I invite you to join us. As you know, for most of this year, and continuing through the year, we got involved in a project that we call the Circle of Light. It was born in a realization that all of us involved in the truth potentially have something very great to give to the world and we should be busy giving it. And as we get too involved in ourselves, we forget the light that is needed out there in the world must come through us. Not just to us. And we must be a part of it.

[CIRCLE OF LIGHT MEDITATION]

We’re taking a time every Sunday here to getting a sense of the circle of light. You have the lights around the perimeter here, the thing that’s going all around the room, almost like a tiara. This light is that which comes through enlightenment and knowledge of the truth through awareness to a feeling of oneness with the infinite process. As we unite in consciousness, we’re swarm- as the birds swarm, swarms of fish in the sea, swarming the divine intelligence, that leads us all into one unit, one God force, where this light shine. It goes out into the world to bless the world. “I am the light of the world. You are the light of the world. Let your light so shine.” Let’s get still in that consciousness.

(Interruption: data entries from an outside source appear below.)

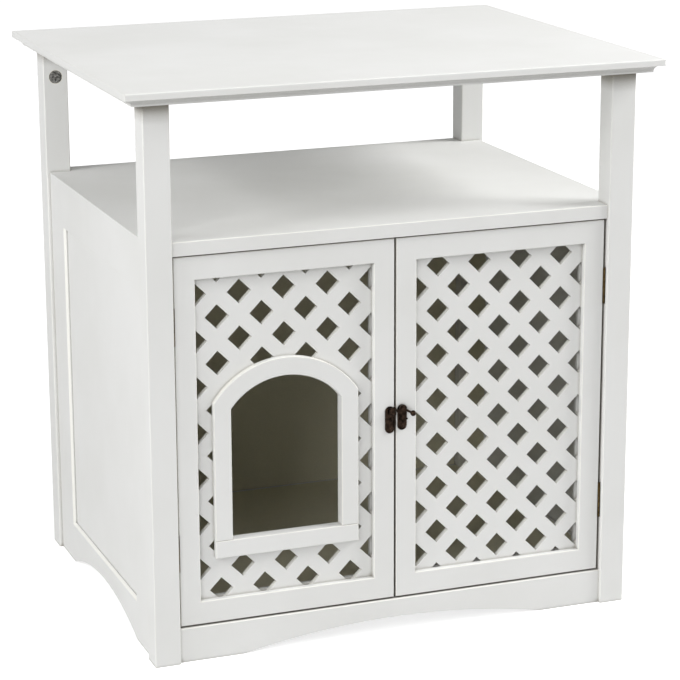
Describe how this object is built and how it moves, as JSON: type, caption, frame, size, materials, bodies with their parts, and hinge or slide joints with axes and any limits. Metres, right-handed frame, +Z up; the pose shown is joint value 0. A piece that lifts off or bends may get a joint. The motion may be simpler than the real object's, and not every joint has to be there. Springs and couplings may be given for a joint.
{
  "type": "cat litter box cabinet",
  "caption": "White table-topped cabinet with an open shelf, paired lattice doors and an arched cat entry through the left door.",
  "frame": {"origin": "on the floor under the middle of the table top", "axes": "+Z up, +X to the right seen from the front, +Y to the back, so the doors face -Y"},
  "size_m": [0.6, 0.475, 0.62],
  "materials": {
    "white_paint": "satin white paint on board",
    "white_lattice": "satin white paint on cut board",
    "back_board": "unpainted hardboard in shade",
    "raw_wood": "plain beech",
    "cam_zinc": "cast zinc alloy",
    "bolt_steel": "zinc-plated steel",
    "hinge_brass": "plain brass, a little dulled",
    "latch_bronze": "dark antique bronze"
  },
  "bodies": {
    "cabinet": {"table_top": "white_paint", "front_left_leg": "white_paint", "front_right_leg": "white_paint", "back_left_leg": "white_paint", "back_right_leg": "white_paint", "shelf_board": "white_paint", "floor_board": "white_paint", "front_apron": "white_paint", "back_rail": "white_paint", "back_panel": "back_board", "door_stop": "white_paint", "left_side_front_stile": "white_paint", "left_side_back_stile": "white_paint", "left_side_top_rail": "white_paint", "left_side_bottom_rail": "white_paint", "left_side_panel": "white_paint", "right_side_front_stile": "white_paint", "right_side_back_stile": "white_paint", "right_side_top_rail": "white_paint", "right_side_bottom_rail": "white_paint", "right_side_panel": "white_paint", "cam_locks": "cam_zinc", "cam_bolts": "bolt_steel", "wood_dowels": "raw_wood", "door_stop_screws": "bolt_steel", "frame_hinge_leaves": "hinge_brass", "hinge_pins": "hinge_brass", "frame_hinge_screws": "hinge_brass"},
    "left_door": {"left_door_hinge_stile": "white_paint", "left_door_meeting_stile": "white_paint", "left_door_top_rail": "white_paint", "left_door_bottom_rail": "white_paint", "left_door_lattice": "white_lattice", "left_door_hinge_leaves": "hinge_brass", "left_door_hinge_screws": "hinge_brass", "entry_arch_head": "white_paint", "entry_left_jamb": "white_paint", "entry_right_jamb": "white_paint", "entry_sill": "white_paint", "catch_plate": "latch_bronze", "catch_plate_screws": "latch_bronze"},
    "right_door": {"right_door_hinge_stile": "white_paint", "right_door_meeting_stile": "white_paint", "right_door_top_rail": "white_paint", "right_door_bottom_rail": "white_paint", "right_door_lattice": "white_lattice", "right_door_hinge_leaves": "hinge_brass", "right_door_hinge_screws": "hinge_brass", "latch_plate": "latch_bronze", "latch_plate_screw": "latch_bronze", "latch_rivet": "latch_bronze"},
    "latch_lever": {"latch_lever": "latch_bronze"}
  },
  "joints": [
    {"name": "left_door_hinge", "type": "hinge", "parent": "cabinet", "child": "left_door", "pos_m": [-0.24645, -0.209, 0.24175], "axis": [0, 0, -1], "range_deg": [0, 95]},
    {"name": "right_door_hinge", "type": "hinge", "parent": "cabinet", "child": "right_door", "pos_m": [0.24645, -0.209, 0.24175], "axis": [0, 0, 1], "range_deg": [0, 95]},
    {"name": "latch_lever_pivot", "type": "hinge", "parent": "right_door", "child": "latch_lever", "pos_m": [0.0076, -0.2118, 0.256], "axis": [0, 1, 0], "range_deg": [0, 75]}
  ]
}
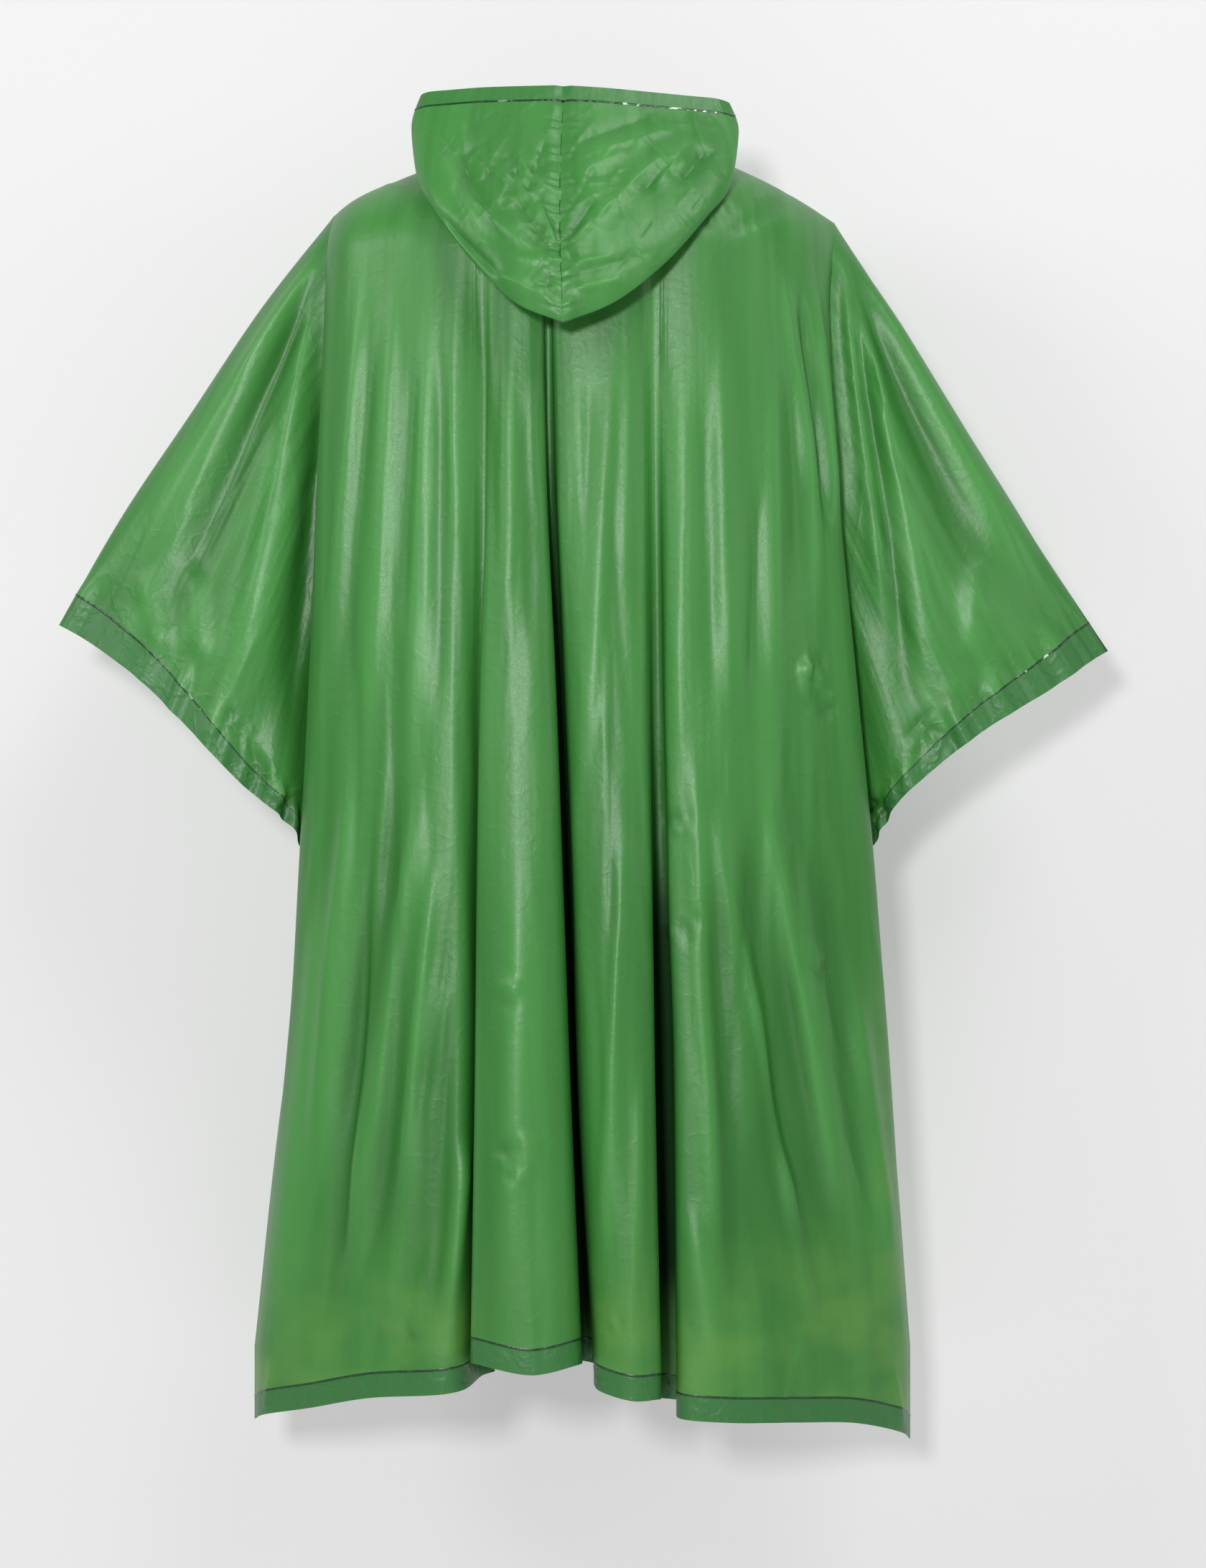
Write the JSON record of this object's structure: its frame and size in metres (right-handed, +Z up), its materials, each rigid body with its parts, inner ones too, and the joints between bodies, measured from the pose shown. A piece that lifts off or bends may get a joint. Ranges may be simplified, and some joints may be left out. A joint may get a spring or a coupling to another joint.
{
  "type": "rain poncho",
  "caption": "Hooded rain poncho in thin half-see-through film, hanging open as worn, with wide short sleeves, deep upright folds and the hood down on the back.",
  "frame": {"origin": "between the shoulders at the base of the neck, where the wearer holds the poncho up", "axes": "+Z up, the wearer faces +Y so the back with the hood faces -Y, the wearer's left is -X"},
  "size_m": [0.8931, 0.3185, 1.1304],
  "materials": {
    "film_body": "frosted half-see-through film, half gloss",
    "film_sleeve": "frosted half-see-through film, half gloss",
    "film_hood": "frosted half-see-through film, half gloss",
    "film_hem": "the same film turned and welded, so darker"
  },
  "bodies": {
    "root": {"back": "film_body", "front": "film_body", "sleeve_left": "film_sleeve", "sleeve_right": "film_sleeve", "hood_left": "film_hood", "hood_right": "film_hood", "hood_hem": "film_hem", "hem_back": "film_hem", "hem_front": "film_hem", "cuff_left": "film_hem", "cuff_right": "film_hem"}
  },
  "joints": []
}
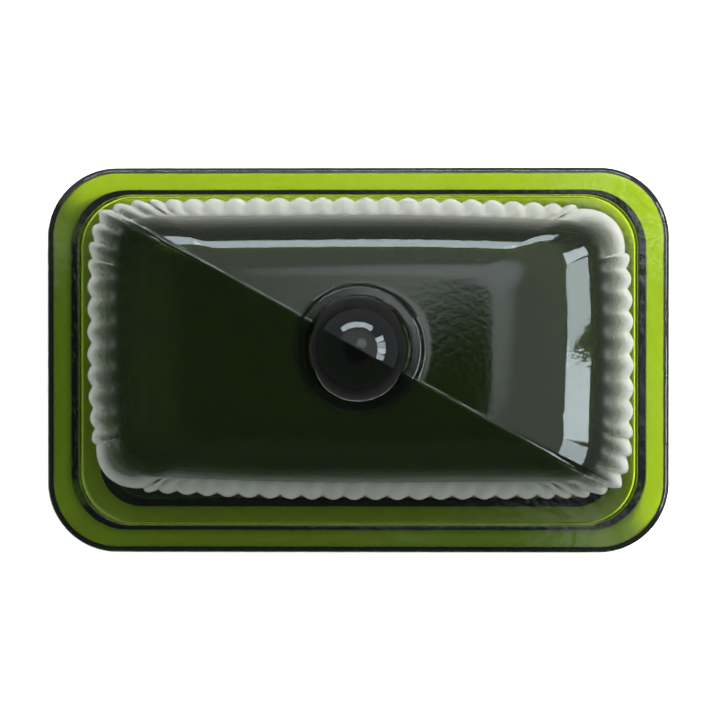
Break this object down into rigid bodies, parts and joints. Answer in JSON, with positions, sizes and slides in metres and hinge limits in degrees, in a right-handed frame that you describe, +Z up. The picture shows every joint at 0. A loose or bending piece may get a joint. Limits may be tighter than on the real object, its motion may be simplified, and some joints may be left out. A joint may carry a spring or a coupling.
{
  "type": "covered butter dish",
  "caption": "Rectangular covered dish in green pressed glass: a flanged tray with a foot ring, and a ribbed dome lid with a ball knob that lifts off.",
  "frame": {"origin": "on the table, under the middle of the tray", "axes": "+X along the dish's length, +Y across it, +Z up through the knob"},
  "size_m": [0.1864, 0.1154, 0.0899],
  "materials": {
    "green_glass": "gloss"
  },
  "bodies": {
    "tray": {"tray": "green_glass"},
    "lid": {"lid": "green_glass"}
  },
  "joints": [
    {"name": "lid_lift", "type": "slide", "parent": "tray", "child": "lid", "axis": [0, 0, 1], "range_m": [0, 0.12]}
  ]
}
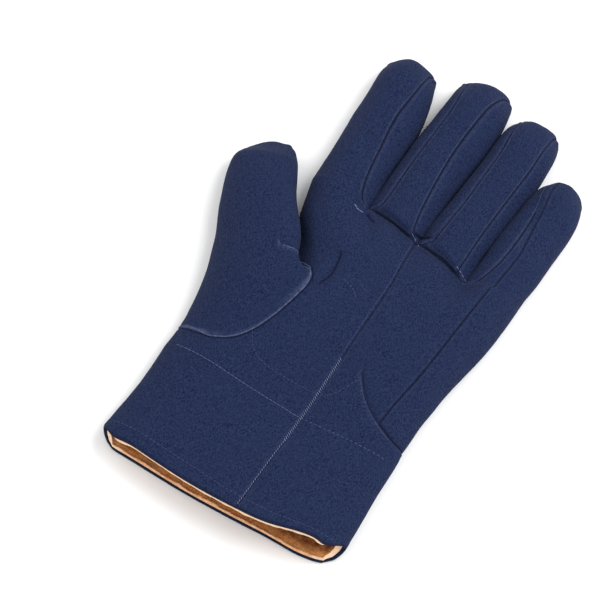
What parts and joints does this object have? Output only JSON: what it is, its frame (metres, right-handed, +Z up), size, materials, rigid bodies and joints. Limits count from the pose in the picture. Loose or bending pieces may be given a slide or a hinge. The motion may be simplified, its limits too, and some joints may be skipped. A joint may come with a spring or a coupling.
{
  "type": "denim work glove",
  "caption": "Left-hand work glove of navy denim with a tan fleece cuff lining, lying palm up, hollow and open at the cuff.",
  "frame": {"origin": "on the resting face, under the middle of the palm", "axes": "+Y from the cuff to the fingertips, +X from the thumb side to the little finger side, +Z up out of the palm"},
  "size_m": [0.1688, 0.2724, 0.029],
  "materials": {
    "denim": "dark navy cotton twill, matt",
    "lining": "tan brushed fleece, matt"
  },
  "bodies": {
    "root": {"palm_index_side": "denim", "palm_little_side": "denim", "middle_finger_front": "denim", "ring_finger_front": "denim", "back": "denim", "fourchette_index_middle": "denim", "fourchette_middle_ring": "denim", "fourchette_ring_little": "denim", "thumb": "denim", "cuff_lining": "lining"}
  },
  "joints": []
}
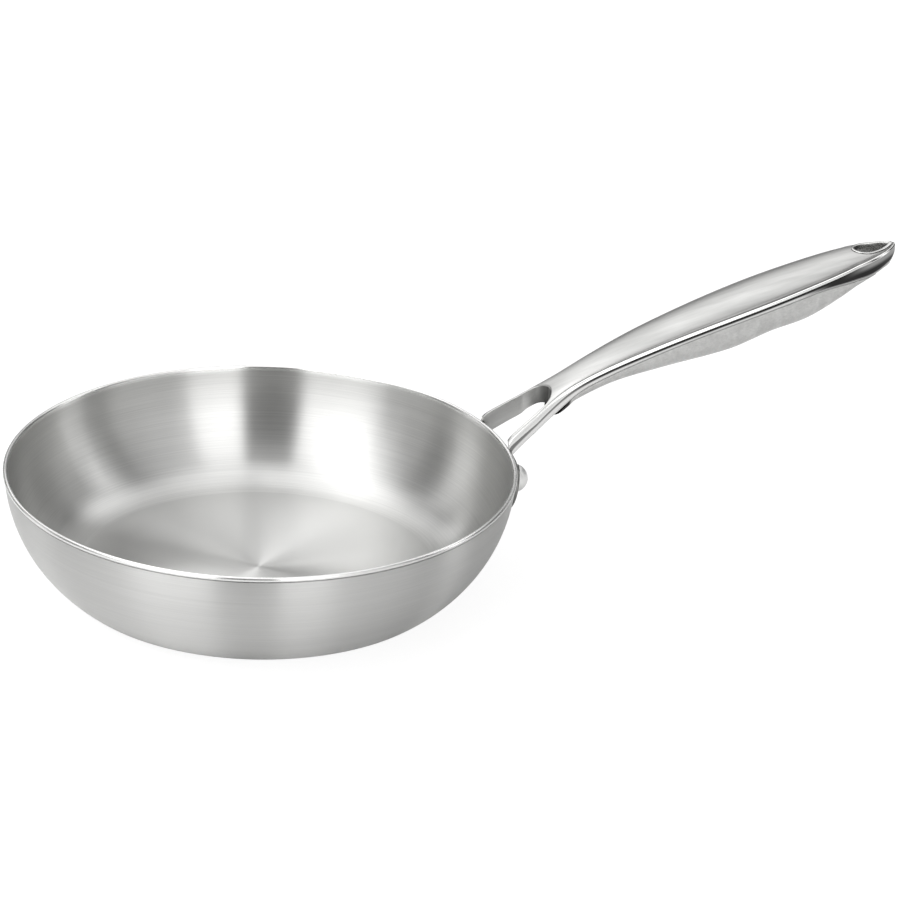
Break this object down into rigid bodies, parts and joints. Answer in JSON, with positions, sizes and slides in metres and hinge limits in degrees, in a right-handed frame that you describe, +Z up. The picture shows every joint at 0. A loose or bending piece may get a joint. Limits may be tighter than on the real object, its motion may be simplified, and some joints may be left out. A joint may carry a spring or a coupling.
{
  "type": "wok pan",
  "caption": "Shallow round-walled steel wok pan with a flat base, a rolled rim and a long forked, hollow handle ending in a hanging eye.",
  "frame": {"origin": "centre of the flat underside of the base, on the pan's axis", "axes": "+X along the handle, from the pan's axis towards the hanging eye; +Z up, out of the pan's mouth"},
  "size_m": [0.4455, 0.24, 0.1264],
  "materials": {
    "satin_steel": "circular-brushed satin inside, polished on the rolled rim",
    "outer_steel": "fine satin",
    "aluminium": "plain, enclosed",
    "flange_steel": "polished",
    "rivet_steel": "polished",
    "handle_steel": "lengthwise satin on top, polished edges",
    "underside_steel": "satin",
    "sleeve_steel": "polished"
  },
  "bodies": {
    "root": {"inner_bowl": "satin_steel", "heat_disc": "aluminium", "outer_bowl": "outer_steel", "handle_flange": "flange_steel", "rivet_near": "rivet_steel", "rivet_far": "rivet_steel", "handle_top": "handle_steel", "handle_underside": "underside_steel", "eye_sleeve": "sleeve_steel"}
  },
  "joints": []
}
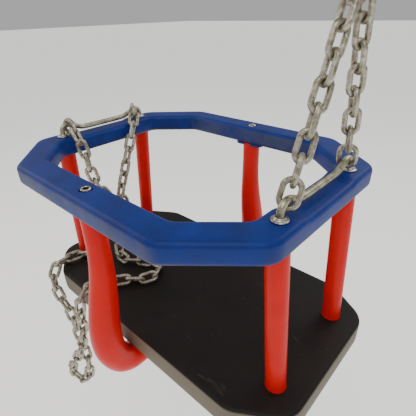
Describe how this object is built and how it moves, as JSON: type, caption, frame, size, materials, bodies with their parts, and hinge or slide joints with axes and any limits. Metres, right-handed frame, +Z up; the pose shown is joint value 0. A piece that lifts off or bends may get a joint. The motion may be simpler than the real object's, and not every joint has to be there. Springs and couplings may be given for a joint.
{
  "type": "toddler cage swing seat",
  "caption": "Hanging toddler seat: an octagonal grab ring held over a flat rubber seat by tubes and curved posts, hung on two bent bars and steel chains.",
  "frame": {"origin": "midway between the two hanger bars, in the plane of the ring's top face", "axes": "+Z is up, +X runs from the left hanger bar to the right one, -Y is the front, the side the loose chain hangs over"},
  "size_m": [0.46, 0.352, 0.6453],
  "materials": {
    "blue_plastic": "moulded royal blue plastic, satin, with fine scratches",
    "red_plastic": "moulded orange-red plastic, semi-gloss",
    "black_rubber": "moulded black rubber, matte, worn brown at the rim",
    "galvanised_steel": "dull hot-dip galvanised steel",
    "zinc_plated_steel": "bright zinc plate",
    "bare_steel": "black primed steel"
  },
  "bodies": {
    "cage": {"chain_left_hanging_loop": "galvanised_steel", "chain_left_return_run": "galvanised_steel", "chain_left_seat_run": "galvanised_steel", "hanger_left": "galvanised_steel", "hanger_right": "galvanised_steel", "hanger_washer_left_back": "zinc_plated_steel", "hanger_washer_left_front": "zinc_plated_steel", "hanger_washer_right_back": "zinc_plated_steel", "hanger_washer_right_front": "zinc_plated_steel", "post_back": "red_plastic", "post_bolt_back": "zinc_plated_steel", "post_bolt_front": "zinc_plated_steel", "post_collar_back": "blue_plastic", "post_collar_front": "blue_plastic", "post_front": "red_plastic", "post_screw_back": "zinc_plated_steel", "post_screw_front": "zinc_plated_steel", "ring_hoop": "bare_steel", "ring_shell": "blue_plastic", "seat_nut_left_back": "zinc_plated_steel", "seat_nut_left_front": "zinc_plated_steel", "seat_nut_right_back": "zinc_plated_steel", "seat_nut_right_front": "zinc_plated_steel", "seat_pad": "black_rubber", "seat_plate": "bare_steel", "seat_washer_left_back": "zinc_plated_steel", "seat_washer_left_front": "zinc_plated_steel", "seat_washer_right_back": "zinc_plated_steel", "seat_washer_right_front": "zinc_plated_steel", "side_tube_left_back": "red_plastic", "side_tube_left_front": "red_plastic", "side_tube_right_back": "red_plastic", "side_tube_right_front": "red_plastic"},
    "right_chain": {"chain_right_back_first_link": "galvanised_steel", "chain_right_back_leg": "galvanised_steel", "chain_right_front_first_link": "galvanised_steel", "chain_right_front_leg": "galvanised_steel", "chain_right_ring": "galvanised_steel"},
    "right_shackle": {"chain_right_shackle": "zinc_plated_steel", "chain_right_shackle_pin": "zinc_plated_steel"},
    "left_chain": {"chain_left_back_first_link": "galvanised_steel", "chain_left_back_leg": "galvanised_steel", "chain_left_front_first_link": "galvanised_steel", "chain_left_front_leg": "galvanised_steel", "chain_left_ring": "galvanised_steel"}
  },
  "joints": [
    {"name": "right_chain_hinge", "type": "hinge", "parent": "cage", "child": "right_chain", "pos_m": [0.182, 0, 0.015], "axis": [0, 1, 0], "range_deg": [-90, 0]},
    {"name": "right_shackle_hinge", "type": "hinge", "parent": "right_chain", "child": "right_shackle", "pos_m": [0.18884, 0.0047, 0.18917], "axis": [0.3184, 0.9474, -0.032], "range_deg": [-60, 0]},
    {"name": "left_chain_hinge", "type": "hinge", "parent": "cage", "child": "left_chain", "pos_m": [-0.182, 0, 0.015], "axis": [0, 1, 0], "range_deg": [-150, 0]}
  ]
}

To see, as I have seen, the vision here that Avery Fisher Hall is a radiance of light that goes out to the world. I envision this light reaching out to all the world to bring blessings to the hungry, insecure, war torn lands, places of insecurity and in-harmony, everywhere, and the needs in our country for prosperity, for security, raising the radiance of goodness and love.

We stand united here in this moment and light goes forth from here in all directions to bless all persons. We give way to this light, we give way freely and lovingly in our desire to be a part of the solution to the world’s problems, not just be a part of the problems. We let our light shine.

And the light set on a hill cannot be hidden. The light is experiencing the higher state of consciousness. It becomes a steady beacon, spreading the good news of truth everywhere. Let’s be aware of that during all the week. So be it.